Battle of the Somme
On 1st July 2016 it was the 100th anniversary of the first day of the Battle of the Somme, a major battle of the First World War. 20,000 British soldiers died on that day alone.
I found some natural features in the landscape here in the dry river beds near Lajares in Fuerteventura. The first thing that struck me was how much they look like the trenches of the First World War.
My Family in WW1
A number of members of my family were in the army during World War One:
My Grandfather’s parents were both French but died within a few days of each other in an epidemic (Cholera we think) in the 1890s. My grandfather (Henry Danton), and his sister, ended up in a Dr Bernardo’s children’s home. He later lied about his age and joined the regular army as a drummer boy. He went to India with his regiment, becoming the all-army billiards champion twice along the way. In 1915 he ended up in the trenches. We believe he took part in the Battle of the Somme. He died when I was only two.

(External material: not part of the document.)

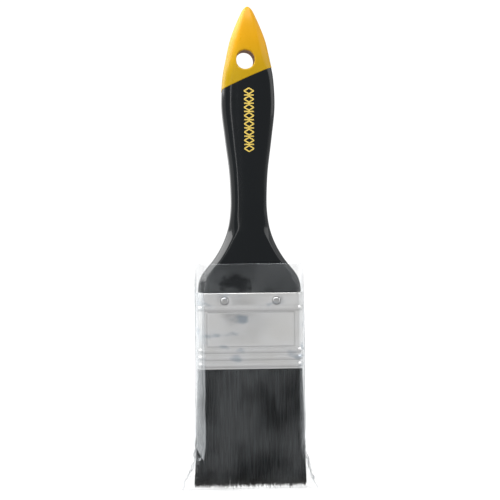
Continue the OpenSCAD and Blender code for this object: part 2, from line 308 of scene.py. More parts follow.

My Great-Grandfather (who I knew until I was 17) was in service as a chauffeur so became a driver in the army when he joined up as part of Kitchener’s Army. We don’t know where he was during the battle of the Somme, although as a driver, he is unlikely to have been in the front line.
My great Uncle died at the Somme we believe. The only picture I have is with him and my grandmother, together with their other 10 brothers and sisters. It was taken during the war and he has been superimposed in his uniform as he had just been killed when the photo was taken.